→ Data section
— Begin —
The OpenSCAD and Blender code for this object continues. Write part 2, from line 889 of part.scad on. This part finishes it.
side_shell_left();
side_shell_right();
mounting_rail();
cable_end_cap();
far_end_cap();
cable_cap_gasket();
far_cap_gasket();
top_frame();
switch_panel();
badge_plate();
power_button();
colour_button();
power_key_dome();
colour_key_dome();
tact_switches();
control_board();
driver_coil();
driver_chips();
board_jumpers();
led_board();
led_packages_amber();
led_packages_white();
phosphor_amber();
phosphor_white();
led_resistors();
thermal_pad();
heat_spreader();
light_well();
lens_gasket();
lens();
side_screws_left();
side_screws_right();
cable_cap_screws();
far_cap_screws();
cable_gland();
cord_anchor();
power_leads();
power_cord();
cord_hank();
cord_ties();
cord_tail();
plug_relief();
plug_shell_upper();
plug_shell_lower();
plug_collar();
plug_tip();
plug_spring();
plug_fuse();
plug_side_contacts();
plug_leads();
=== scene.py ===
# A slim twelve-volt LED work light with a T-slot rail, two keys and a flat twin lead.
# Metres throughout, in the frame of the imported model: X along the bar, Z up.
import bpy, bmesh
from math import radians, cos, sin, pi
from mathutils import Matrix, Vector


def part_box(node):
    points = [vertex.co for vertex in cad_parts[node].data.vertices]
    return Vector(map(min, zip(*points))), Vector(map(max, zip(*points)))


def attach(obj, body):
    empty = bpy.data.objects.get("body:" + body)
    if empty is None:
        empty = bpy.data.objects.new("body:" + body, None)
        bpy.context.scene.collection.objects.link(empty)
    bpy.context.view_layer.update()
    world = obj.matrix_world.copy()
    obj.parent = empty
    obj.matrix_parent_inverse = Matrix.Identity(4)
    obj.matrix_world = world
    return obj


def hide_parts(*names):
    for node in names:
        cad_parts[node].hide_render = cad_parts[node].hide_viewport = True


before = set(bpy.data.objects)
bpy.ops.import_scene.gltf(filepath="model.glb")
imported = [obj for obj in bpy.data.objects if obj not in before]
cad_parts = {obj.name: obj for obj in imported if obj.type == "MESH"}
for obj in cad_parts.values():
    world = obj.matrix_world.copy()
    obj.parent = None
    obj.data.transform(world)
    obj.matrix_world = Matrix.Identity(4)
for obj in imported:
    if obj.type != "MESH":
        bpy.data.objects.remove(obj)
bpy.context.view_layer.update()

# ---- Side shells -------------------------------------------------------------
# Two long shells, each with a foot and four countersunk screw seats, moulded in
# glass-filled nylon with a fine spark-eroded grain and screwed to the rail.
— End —
— Begin —
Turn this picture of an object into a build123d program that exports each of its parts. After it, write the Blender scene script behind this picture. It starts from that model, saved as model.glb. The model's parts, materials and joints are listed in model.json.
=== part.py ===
— End —
— Begin —
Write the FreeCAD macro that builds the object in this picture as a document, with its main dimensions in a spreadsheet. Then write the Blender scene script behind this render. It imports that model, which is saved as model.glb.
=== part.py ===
— End —
→ Stated task
From the records above, give again exactly the lines running from the line with "cable_cap_screws();" to the line with "zip(*points))), Vector(map(max, zip(*points)))", inclusive.

→ Written answer
cable_cap_screws();
far_cap_screws();
cable_gland();
cord_anchor();
power_leads();
power_cord();
cord_hank();
cord_ties();
cord_tail();
plug_relief();
plug_shell_upper();
plug_shell_lower();
plug_collar();
plug_tip();
plug_spring();
plug_fuse();
plug_side_contacts();
plug_leads();
=== scene.py ===
# A slim twelve-volt LED work light with a T-slot rail, two keys and a flat twin lead.
# Metres throughout, in the frame of the imported model: X along the bar, Z up.
import bpy, bmesh
from math import radians, cos, sin, pi
from mathutils import Matrix, Vector


def part_box(node):
    points = [vertex.co for vertex in cad_parts[node].data.vertices]
    return Vector(map(min, zip(*points))), Vector(map(max, zip(*points)))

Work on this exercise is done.